The lines to be extracted run from the start of the listing through the line containing "rows, kinds = [], []"; copy them exactly and nothing else.

● Material provided
******************************
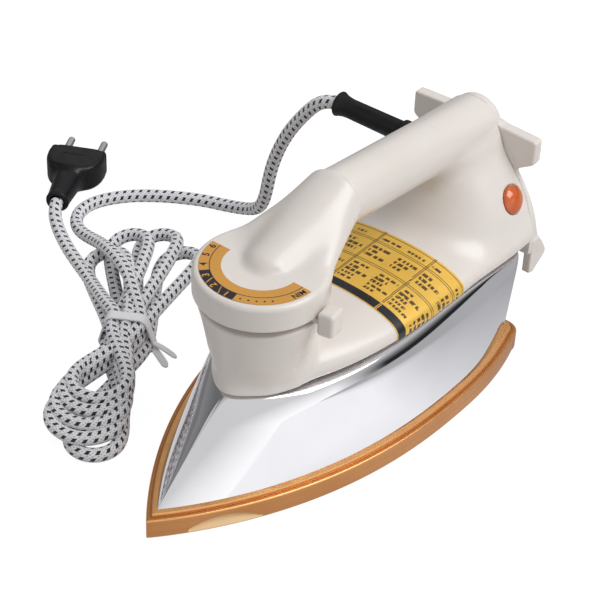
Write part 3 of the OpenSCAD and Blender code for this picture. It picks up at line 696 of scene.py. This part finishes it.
def sole_ring(inset):
    return outline(SOLE_TIP + 1.5 * inset, SOLE_WIDE, SOLE_HEEL - inset, 58 - inset, 50.5 - inset, 2.33, 0.96,
                   max(2, 8 - inset / 2))


def add_soleplate(mats):
    base, inner = sole_ring(0), sole_ring(1)
    along = np.clip((base[:, 1] + 115.0) / 29.6, 0, 1)
    groove = np.sin(math.pi * along)
    groove_top = 2.0 + 5.6 * groove**0.8
    rows, kinds = [], []

    def row(z, inset, kind):
        inset = np.broadcast_to(inset, len(base))
        ring = base + inset[:, None] * (inner - base) if inset.max() < 4 else sole_ring(inset.max())
        rows.append(np.c_[ring, np.broadcast_to(z, len(base))])
        kinds.append(kind)

    for z, inset in ((0, 1.0), (0.3, 0.4), (0.8, 0.1)):
        row(z, inset, 0)
    for t in np.linspace(0, 1, 9):
        # Kind 1 is the button groove's facet, which gets the lighter gold of a painted highlight.
        row(1.2 + (groove_top - 1.2) * t, 3.4 * t * groove**0.6, 1)
    for t in np.linspace(0, 1, 9):
        row(groove_top + 0.05 + (9.8 - groove_top) * t, 0, 0)
    # Kind 2 is the raised rim and the wall's top bevel; on the bevel its lighter gold is a painted highlight line.
    edge = ((10.15, 0.08, 0), (10.45, 0.25, 2), (10.7, 0.5, 2), (10.8, 0.8, 0), (10.8, 1.75, 0),
            (10.45, 1.82, 0), (10.45, 2.12, 0), (10.8, 2.2, 0), (10.8, 2.6, 0), (12.25, 2.7, 2), (12.5, 2.85, 2),
            (12.6, 3.1, 2), (12.6, 8.0, 2))
    for z, inset, kind in edge:
        row(z, inset, kind)
    points, faces = loft(rows)
    n = len(base)
    ids = np.repeat(kinds[1:], n)
    facet = np.tile(groove > 0.02, len(rows) - 1)
    ids = np.where((ids == 1) & ~facet, 0, ids)
    ids = np.r_[ids, 0, 2]
    piece("soleplate_cast", points, faces, [mats[name] for name in ("sole_gold", "sole_facet_highlight", "sole_rim")],
          "sole_gold", ("soleplate",), ids=ids, sharp=28)


def add_cover(mats):
    foot = outline(SOLE_TIP + 7.5, SOLE_WIDE, 93, 53, 45.5, 2.33, 0.96, 7)
    head = outline(-79.9, 40, 105.0, 41.8, 43.5, 3.1, 0.72, 9)
    middle = np.array([0, 8.0])

    def ring(share, inward, z):
        plan = foot + (head - foot) * share
        away = plan - middle
        inward = inward * (1 - 0.65 * np.clip((plan[:, 1] - 70) / 28, 0, 1))
        plan = middle + away * (1 - inward / np.linalg.norm(away, axis=1))[:, None]
        return np.c_[plan, np.full(len(plan), z)]

    flank_top, flank_share = 41.0, 0.76
    rings = [ring(0, 0.4, 12.62)]
    for z in np.linspace(COVER_LOW, flank_top, 40):
        rings.append(ring(flank_share * (z - COVER_LOW) / (flank_top - COVER_LOW), 0.1, z))
    for a in np.radians(np.linspace(4, 90, 24)):
        z = flank_top + 10 * math.sin(a)
        rings.append(ring(flank_share + 0.27 * math.sin(a), 0.1 + 3.6 * (1 - math.cos(a)), z))
    rings += [ring(1, 7, COVER_TOP), ring(1, 12, COVER_TOP)]
    points, faces = loft(rings)
    piece("chrome_cover_pressed", points, faces, mats["chrome"], "chrome", ("chrome_cover",), sharp=50)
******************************
● Full response
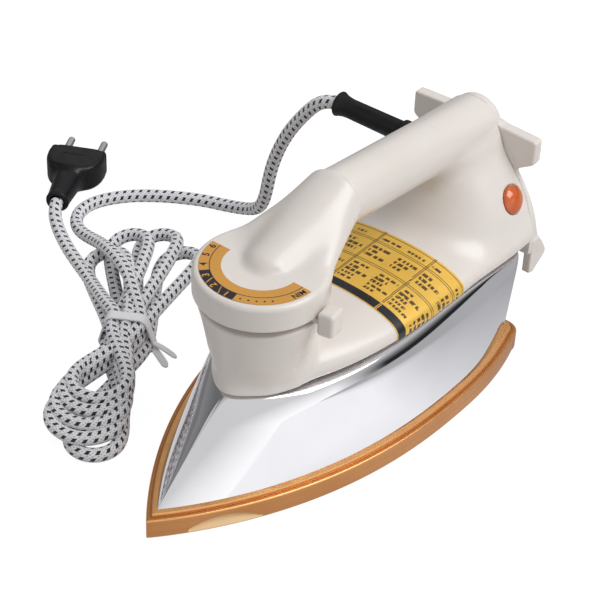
Write part 3 of the OpenSCAD and Blender code for this picture. It picks up at line 696 of scene.py. This part finishes it.
def sole_ring(inset):
    return outline(SOLE_TIP + 1.5 * inset, SOLE_WIDE, SOLE_HEEL - inset, 58 - inset, 50.5 - inset, 2.33, 0.96,
                   max(2, 8 - inset / 2))


def add_soleplate(mats):
    base, inner = sole_ring(0), sole_ring(1)
    along = np.clip((base[:, 1] + 115.0) / 29.6, 0, 1)
    groove = np.sin(math.pi * along)
    groove_top = 2.0 + 5.6 * groove**0.8
    rows, kinds = [], []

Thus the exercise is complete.